We sleep deeply that night, before bundling into minivans for the two-hour drive to Petra the next morning. We’re joined by local guide Mahmoud Twaissi from Jordan History Tours & Travel, a botanist and archaeologist who grew up in Petra. As we walk through the Siq (a 1.2-kilometre canyon), Mahmoud points out carvings, inscriptions and tombs in the rocks, regaling us with stories of this ancient city, which was home to 30,000 people during its peak in the Nabatean era of 400 BC.


No matter how many times you’ve watched Indiana Jones and the Last Crusade, nothing can prepare you for the sight of Al Khazneh (also known as The Treasury) emerging through a gap in the gorge. The russet-red structure carved into sandstone was originally built as a royal tomb, and today it is both a UNESCO World Heritage Site and one of the New Seven Wonders of the World. After posing for photos in front of the breathtaking backdrop, we continue on to the ancient city centre, home to an amphitheatre, sacrificial altar, and tombs carved into boulders.

It’s as far as we go on this trip, but we’re left plotting return visits to venture deeper into the lost city and the mountaintop monastery. Instead, now it’s time for lunch. Mahmoud has arranged a meal with a local family, who open their doors to our group of 20 for a shared feast. Gathered on cushions on the floor, we’re treated to maglooba, a giant pot of slow-braised chicken, rice and vegetables that is inverted onto a platter and served with yoghurt, tomato and cucumber salad, and an iridescent swirl of homemade goat butter. To finish, we share plates of freshly picked figs and apricots, and honey-soaked pastries filled with semolina custard.


Our next destination brings us deeper into the Jordanian countryside, as we visit Jarba Farm. This 25-hectare organic farm is dotted with apple, walnut and pomegranate trees, olive groves, grapevines and fields of lush green herbs. Owner Waleed talks about his organic practices as we snack on walnuts and dates, and sip thick, sweet red grape juice that was pressed fresh that morning.

We press on as afternoon eases into evening, arriving at the gates of Wadi Rum just as the sun dips behind the mountains. From here, local guides ferry us across the sand to Memories Aicha Luxury Camp. A candlelit table has been set up at the base of a cliff, where we share Arabic mezze of moutabal, hummus and pickles, followed by delicately spiced lamb, fish and rice.

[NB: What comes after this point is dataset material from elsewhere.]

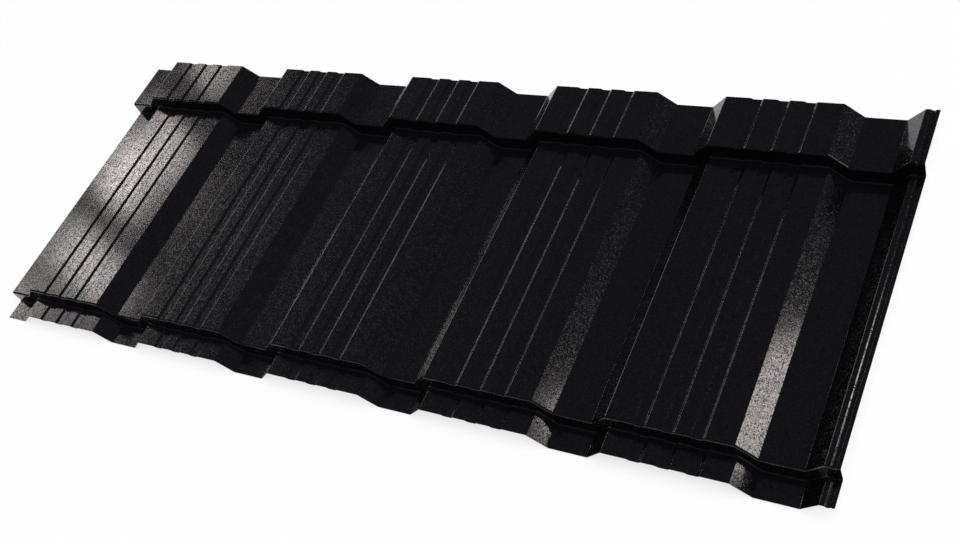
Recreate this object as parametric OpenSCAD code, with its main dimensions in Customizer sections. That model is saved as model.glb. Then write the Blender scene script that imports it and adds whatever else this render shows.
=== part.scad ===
// Stepped metal roof tile sheet, one course long.
// One piece of coated steel, roll formed into flat-topped waves and then stamped with two steps.
// It lies as it would on a level floor: on the feet of its two steps, so its courses lean back a little.
// X runs across the waves, Y runs up the roof and Z is up.

/* [Sheet] */
// Thickness of the coated steel
sheet_t = 0.5; // [0.4:0.05:0.8]
// Number of whole waves
wave_count = 5; // [3:1:7]

/* [Waves] */
// Distance from one wave to the next
wave_pitch = 230; // [220:1:260]
// Width of a wave's flat crest, from bend to bend
crest_w = 141; // [130:1:150]
// Width taken by each sloping side of a wave
side_w = 21.2; // [16:0.4:26]
// Height of the crest above the pan
wave_h = 20.5; // [14:0.5:28]
// Inside radius of the bends between pan, side and crest
wave_bend_r = 2.5; // [1:0.5:4]

/* [Crest grooves] */
// Number of stiffening grooves along each crest
groove_count = 3; // [1:1:3]
// Distance from one groove to the next
groove_pitch = 32; // [26:1:36]
// Width of a groove at its mouth
groove_w = 16; // [12:1:20]
// Depth of a groove
groove_depth = 2; // [1:0.25:3]
// Width taken by each sloping side of a groove
groove_side_w = 3; // [2:0.25:4]
// Inside radius of the groove bends
groove_bend_r = 1; // [0.5:0.25:1.5]

/* [Side edges] */
// Width of the flat flange on the left, which the next sheet's last wave covers
flange_w = 36.6; // [20:0.2:60]
// Width of the crest strip on the right, which hooks over the next sheet's first wave
hook_w = 15.2; // [14:0.2:30]
// Distance from the bend to the drip groove in that strip
drip_inset = 5; // [4:0.5:6]
// Width of the drip groove at its mouth
drip_w = 6; // [5:0.5:7]
// Depth of the drip groove
drip_depth = 1.8; // [1:0.2:2.4]
// Width taken by each sloping side of the drip groove
drip_side_w = 1.8; // [1.6:0.1:2.2]
// Inside radius of the drip groove's bends
drip_bend_r = 0.5; // [0.3:0.1:0.7]

/* [Steps] */
// Height of each stamped step
step_h = 21; // [14:0.5:28]
// Length of the course from one step to the next
course_l = 361.4; // [300:0.2:420]
// Length of the lip in front of the first step
lip_l = 31; // [20:0.5:60]
// Length of the tail behind the second step
tail_l = 77.6; // [50:0.2:140]
// Inside radius at the head and the foot of a step
step_bend_r = 2; // [1:0.5:4]

/* [Hidden] */
coat_colour = "#17171a";
// Straight pieces in a right-angled bend of the wave section
wave_bend_steps = 4;
// Straight pieces in a right-angled bend of a step
step_bend_steps = 1;
// How far the lower form block runs past the sheet on every side
overcut = 5;
// Depth of the upper form block below the lowest face
block_depth = 10;
// Shortest run of the stair that gets a form block of its own: a riser's run has no length
least_run = 0.001;

sheet_left = -flange_w;
sheet_right = wave_count * wave_pitch + side_w + hook_w;
sheet_l = lip_l + course_l + tail_l;
// Height of the upper face's highest crest above its lowest pan
sheet_rise = 2 * step_h + wave_h;

// The sheet rests on the feet of its two steps, which are a course apart and a step high.
rest_tilt = atan(step_h / course_l);

// Unit vector at an angle
function unit(angle) = [cos(angle), sin(angle)];

// Heading of the line from a to b
function heading(a, b) = atan2(b[1] - a[1], b[0] - a[0]);

// A corner's place, without its radius
function place(corner) = [corner[0], corner[1]];

// One bend at corner b, as points on an arc. The path is the sheet's upper face. The lower face is
// a sheet's thickness below it, on an arc about the same centre, and is given by drop.
function bend(a, b, c, r, drop, steps) =
    let (from = heading(a, b))
    let (to = heading(b, c))
    let (side = sign(to - from))
    let (face_r = side > 0 ? r : r + sheet_t)
    let (centre = b + unit((from + to) / 2 + side * 90) * face_r / cos((to - from) / 2))
    let (n = max(1, round(abs(to - from) * steps / 90)))
    [for (i = [0 : n]) centre + unit(from + (to - from) * i / n - side * 90) * (face_r + side * drop)];

// Straight runs with a bend at each inner corner. A corner is [along, height, inside radius].
function formed(corners, drop, steps) =
    let (last = len(corners) - 1)
    let (p = [for (c = corners) place(c)])
    [
        p[0] - [0, drop],
        for (i = [1 : last - 1]) each bend(p[i - 1], p[i], p[i + 1], corners[i][2], drop, steps),
        p[last] - [0, drop]
    ];

// Corners of one groove whose mouth starts at x
function groove(x, w, depth, side, r) = [
    [x, wave_h, r],
    [x + side, wave_h - depth, r],
    [x + w - side, wave_h - depth, r],
    [x + w, wave_h, r]
];

// Corners of one wave that rises at x
function wave(x) =
    let (crest = x + side_w)
    let (first_groove = crest + crest_w / 2 - (groove_count - 1) / 2 * groove_pitch - groove_w / 2)
    [
        [x, 0, wave_bend_r],
        [crest, wave_h, wave_bend_r],
        for (i = [0 : groove_count - 1])
            each groove(first_groove + i * groove_pitch, groove_w, groove_depth, groove_side_w, groove_bend_r),
        [crest + crest_w, wave_h, wave_bend_r],
        [crest + crest_w + side_w, 0, wave_bend_r]
    ];

// Section across the whole sheet, made wider by margin at both edges
function section_corners(margin) =
    let (x = wave_count * wave_pitch)
    [
        [sheet_left - margin, 0],
        for (i = [0 : wave_count - 1]) each wave(i * wave_pitch),
        [x, 0, wave_bend_r],
        [x + side_w, wave_h, wave_bend_r],
        each groove(x + side_w + drip_inset, drip_w, drip_depth, drip_side_w, drip_bend_r),
        [sheet_right + margin, wave_h]
    ];

// Stair line up the roof, made longer by margin at both ends
function stair_corners(margin) = [
    [-margin, 0],
    [lip_l, 0, step_bend_r],
    [lip_l, step_h, step_bend_r],
    [lip_l + course_l, step_h, step_bend_r],
    [lip_l + course_l, 2 * step_h, step_bend_r],
    [sheet_l + margin, 2 * step_h]
];

// Solid under the wave section while it climbs in a straight line from a to b of the stair
module under_run(section, a, b, floor_z) {
    slope = heading(a, b);
    run_l = norm(b - a);
    ends = [section[0][0], section[len(section) - 1][0]];
    reach = sheet_rise + 2 * block_depth;
    spare = reach * tan(slope);
    outline = [
        for (p = section) [p[0], p[1] * cos(slope)],
        [ends[1], -2 * reach],
        [ends[0], -2 * reach]
    ];
    intersection() {
        translate([0, b[0], b[1]])
        rotate([90 + slope, 0, 0])
        translate([0, 0, -spare])
        linear_extrude(height = run_l + 2 * spare)
        polygon(outline);
        translate([ends[0], a[0], floor_z])
        cube([ends[1] - ends[0], b[0] - a[0], 2 * reach]);
    }
}

// Form block whose top is one face of the sheet: the upper face, or the lower face where drop is its
// thickness. Both the section and the stair are dropped, so one drop is given back.
module form_block(drop, margin, floor_z) {
    section = formed(section_corners(margin), drop, wave_bend_steps);
    stair = formed(stair_corners(margin), drop, step_bend_steps);
    translate([0, 0, drop])
    for (i = [0 : len(stair) - 2])
        if (stair[i + 1][0] - stair[i][0] > least_run)
            under_run(section, stair[i], stair[i + 1], floor_z);
}

// The sheet is what lies between its two form blocks.
module formed_sheet() {
    difference() {
        form_block(0, 0, -block_depth);
        form_block(sheet_t, overcut, -block_depth - overcut);
    }
}

// The sheet at rest: leaned back onto the feet of its steps, and centred over the origin
module tile_sheet() {
    lower_face = formed(stair_corners(0), sheet_t, step_bend_steps);
    foot_z = min([for (p = lower_face) p[1] * cos(rest_tilt) - p[0] * sin(rest_tilt)]);
    front_y = -sheet_t * sin(rest_tilt);
    rear_y = sheet_l * cos(rest_tilt) + sheet_rise * sin(rest_tilt);
    color(coat_colour)
    translate([-(sheet_left + sheet_right) / 2, -(front_y + rear_y) / 2, -foot_z])
    rotate([-rest_tilt, 0, 0])
    formed_sheet();
}

tile_sheet();
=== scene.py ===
"""Stepped metal roof tile sheet: its coated surface, the camera and the studio.

The sheet is one surface of two parameters. The first runs along the section across the waves, the
second along the stair line up the roof, and a point's height is the sum of the two heights there.
"""

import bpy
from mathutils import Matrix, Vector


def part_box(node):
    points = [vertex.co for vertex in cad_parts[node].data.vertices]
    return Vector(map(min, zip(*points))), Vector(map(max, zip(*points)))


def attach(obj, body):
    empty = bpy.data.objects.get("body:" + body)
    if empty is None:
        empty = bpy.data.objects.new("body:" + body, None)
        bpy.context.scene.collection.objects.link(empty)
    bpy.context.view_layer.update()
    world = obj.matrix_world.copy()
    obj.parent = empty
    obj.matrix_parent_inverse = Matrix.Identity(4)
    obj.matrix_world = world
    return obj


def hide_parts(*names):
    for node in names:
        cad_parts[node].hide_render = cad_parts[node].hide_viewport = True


bl_info = {
    "name": "Stepped Roof Tile Sheet",
    "version": (1, 0, 0),
    "blender": (4, 5, 0),
    "location": "3D View > Sidebar > Roof Tile",
    "description": "Builds the looks of a stepped metal roof tile sheet on its packed solid",
    "category": "Add Mesh",
}

import bpy
import numpy as np
from bpy.props import FloatProperty, FloatVectorProperty, IntProperty, PointerProperty
from mathutils import Euler, Vector

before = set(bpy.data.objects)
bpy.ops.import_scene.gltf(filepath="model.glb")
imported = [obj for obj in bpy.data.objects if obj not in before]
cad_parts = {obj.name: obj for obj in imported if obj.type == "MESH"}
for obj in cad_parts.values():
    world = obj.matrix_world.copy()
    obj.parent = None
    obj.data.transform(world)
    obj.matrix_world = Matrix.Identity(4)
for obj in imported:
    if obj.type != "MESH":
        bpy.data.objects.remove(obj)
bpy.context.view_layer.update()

NODE = "tile_sheet"
BODY = "root"
BOX_LOW, BOX_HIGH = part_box(NODE)
MM = 0.001


def linear(hex_colour):
    """An sRGB hex colour as linear red, green, blue and alpha."""
    srgb = np.array([int(hex_colour[i : i + 2], 16) for i in (1, 3, 5)]) / 255
    rgb = np.where(srgb <= 0.04045, srgb / 12.92, ((srgb + 0.055) / 1.055) ** 2.4)
    return (*rgb, 1.0)


def length(name, description, default):
    """A size in metres that a user may change."""
    return FloatProperty(name=name, description=description, default=default, min=0, unit="LENGTH")


def count(name, description, default):
    """A whole number that a user may change."""
    return IntProperty(name=name, description=description, default=default, min=1)


def colour(name, description, hex_colour):
    """A colour that a user may change, given as sRGB hex."""
    default = linear(hex_colour)
    return FloatVectorProperty(
        name=name, description=description, default=default, size=4, subtype="COLOR"
    )


class SheetSizes(bpy.types.PropertyGroup):
    """The sheet's sizes, which are those of its solid"""

    thickness: length("Thickness", "Thickness of the coated steel", 0.5 * MM)
    wave_count: count("Waves", "Number of whole waves", 5)
    wave_pitch: length("Wave pitch", "Distance from one wave to the next", 230 * MM)
    crest_w: length("Crest width", "Width of a wave's flat crest", 141 * MM)
    side_w: length("Side width", "Width taken by each sloping side of a wave", 21.2 * MM)
    wave_h: length("Wave height", "Height of the crest above the pan", 20.5 * MM)
    wave_r: length("Wave bend", "Inside radius of the bends along the roof", 2.5 * MM)
    groove_count: count("Grooves", "Number of grooves along each crest", 3)
    groove_pitch: length("Groove pitch", "Distance from one groove to the next", 32 * MM)
    groove_w: length("Groove width", "Width of a groove at its mouth", 16 * MM)
    groove_depth: length("Groove depth", "Depth of a groove", 2 * MM)
    groove_side_w: length("Groove side", "Width taken by each side of a groove", 3 * MM)
    groove_r: length("Groove bend", "Inside radius of the groove bends", 1 * MM)
    flange_w: length("Flange width", "Width of the flat flange on the left", 36.6 * MM)
    drip_inset: length("Drip groove inset", "Distance from the bend to the drip groove", 5 * MM)
    drip_w: length("Drip groove width", "Width of the drip groove at its mouth", 6 * MM)
    drip_depth: length("Drip groove depth", "Depth of the drip groove", 1.8 * MM)
    drip_side_w: length("Drip groove side", "Width taken by each side of that groove", 1.8 * MM)
    drip_r: length("Drip groove bend", "Inside radius of the drip groove's bends", 0.5 * MM)
    step_h: length("Step height", "Height of each stamped step", 21 * MM)
    course_l: length("Course length", "Length from one step to the next", 361.4 * MM)
    lip_l: length("Lip length", "Length of the lip in front of the first step", 31 * MM)
    step_r: length("Step bend", "Inside radius at the head and the foot of a step", 2 * MM)


class CoatFinish(bpy.types.PropertyGroup):
    """Colours and patterns of the sheet's two coats"""

    face_colour: colour("Face coat", "Colour of the matte coat on the weather side", "#08080a")
    back_colour: colour("Back coat", "Colour of the thin coat on the underside", "#6f7173")
    # The real grain is 0.1 to 0.3 mm wide, too fine to show, so it is drawn 1.3 mm wide.
    grain: length("Grain", "Width of one grain of the matte coat", 1.3 * MM)
    grain_h: length("Grain relief", "How far each grain stands proud", 0.01 * MM)
    # The primer shows a little in patches of this width, where the back coat is thin.
    mottle: length("Mottling", "Width of a patch in the back coat", 12 * MM)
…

Our bellies full, we wander into the sand dunes for a spot of stargazing under the Milky Way.


It’s only when we awake the next morning that we can fully appreciate the scale of Wadi Rum. We emerge from our tents into an alien landscape of iron-rich sands and towering monoliths. (It’s little wonder the desert valley has provided an other-worldly backdrop to films including The Martian and Star Wars Rogue One.)

After a breakfast of fresh-baked saj bread, eggs, olives and jameed (yoghurt cheese), we jump into the back of the pick-up trucks for a safari through the national park. Mahmoud guides us to Burdah Rock Bridge, where we scramble up boulders for Insta-worthy photos, then it’s on to Khazali Canyon, a narrow wedge in Jabal Khazali covered with inscriptions carved by pilgrims thousands of years earlier.

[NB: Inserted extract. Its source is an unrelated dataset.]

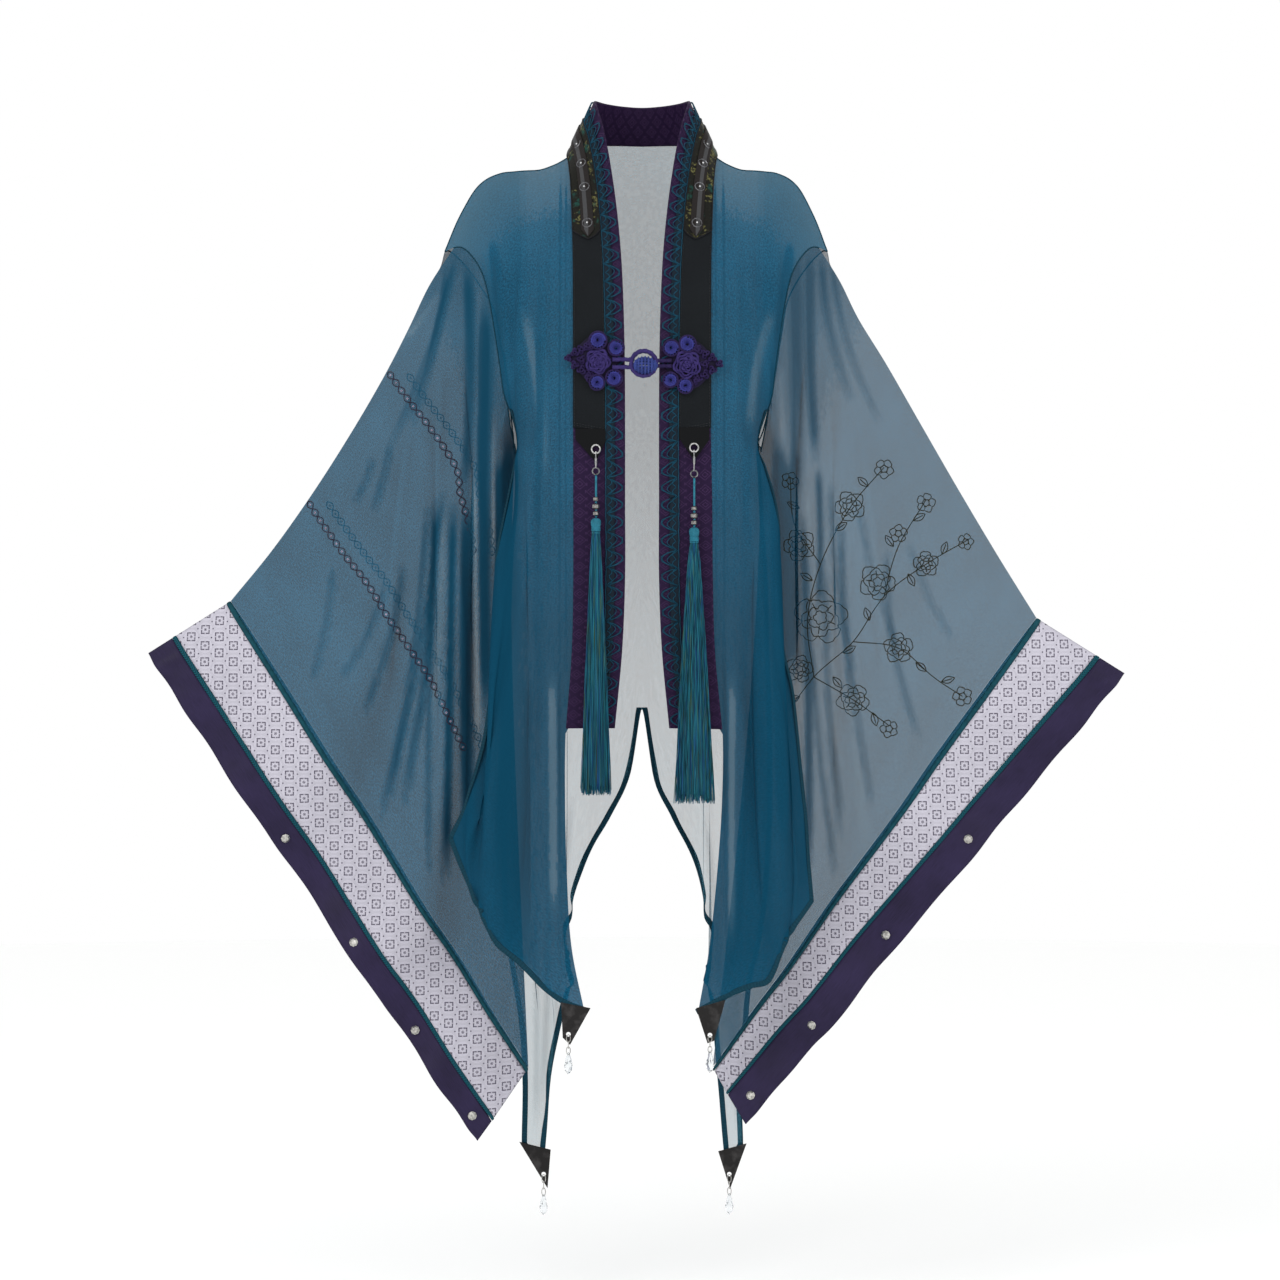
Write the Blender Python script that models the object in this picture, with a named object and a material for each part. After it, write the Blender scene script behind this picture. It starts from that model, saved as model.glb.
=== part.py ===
"""Haori: a sheer open robe with brocade cuffs, a long collar, a corded frog closure and two tassels.

Metres, +Z up. The front faces -Y and the viewer's right is +X. The origin lies between the
shoulders, at the height of the neck, where the wearer carries the robe. Sizes below are in
millimetres. A table gives one side, with x counted outwards from the middle.
"""

import math
from collections import namedtuple

import bmesh
import bpy
from mathutils import Matrix, Vector

MM = 0.001
SIDES = {"left": -1, "right": 1}

# Wall thicknesses and the gap that parts two pieces at a seam
CHIFFON = 1.2
SEAM_GAP = 0.3
CREASE_GAP = 0.8
# A slanting direction that orders a seam's points, so that both pieces cut their edges alike
SEAM_ORDER = Vector((0.37, 0.71, 0.59))

# How a shoulder's hump leans outwards, and how soon a sleeve leaves its armhole's own line
SHOULDER_BEND = 1.8
SLEEVE_SETTLES = 0.38

# Steps of the cloth's rows and columns
ARM_STEPS = 10
LOWER_ROWS = (0.05, 0.16, 0.28, 0.40, 0.53, 0.65, 0.77, 0.89, 1.0)
COLLAR_END = 15
FRONT_COLUMNS = 9
NECK_COLUMNS = 4
NECK_SHARE = 0.45
SLEEVE_ROWS = 7
SLEEVE_ROW_EASE = 1.15
FOLD_CLOSENESS = 0.45
HALF_RING = 2 * ARM_STEPS + 2

# The right half is a little narrower than the left, as the robe hangs
OUTER_SHARE = {"left": 1.0, "right": 0.94}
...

By now, the sun is high in the sky as Mahmoud leads us to a local Bedouin camp for lunch. Under the shade of the goat-hair tent, we sit on woven rugs and drink glasses of sage and cinnamon tea. It doesn’t get more authentic than the meal that’s set before us: platters of mansaf, a Bedouin specialty of lamb, rice and yoghurt, with swathes of tissue-thin saj bread cooked over an upturned shield by a 65-year-old Bedouin woman. Our host shows us how to scoop up the food with our right hand, using our thumbs to shovel it into our mouths. It’s humble, unpretentious, and utterly delicious.

We’re all quiet on our drive back to Aqaba, committing to memory the warmth of the people and the indelible landscapes of the past few days. To complete our gourmet adventure, we gather at Al Manara’s alfresco Kubba Levatin Bar for a cocktail class, before sitting down to one final feast at Kubba Levatin Restaurant.

In contrast to the homey meals we’ve enjoyed in Petra and Wadi Rum, Kubba delivers a modern interpretation of Arabic cuisine. Beef kibbeh with hibiscus tahini sauce; chicken liver paté with sage tea jelly; and cheesecake made with local jameed are just some of the inventive dishes that come to our table.

It’s the balance of ancient and contemporary, rustic and luxurious that has made this epicurean journey so memorable. And like the countless pilgrims who’ve wandered Jordan’s deserts before us, we leave Al Manara the next morning knowing that it won’t be long before we return.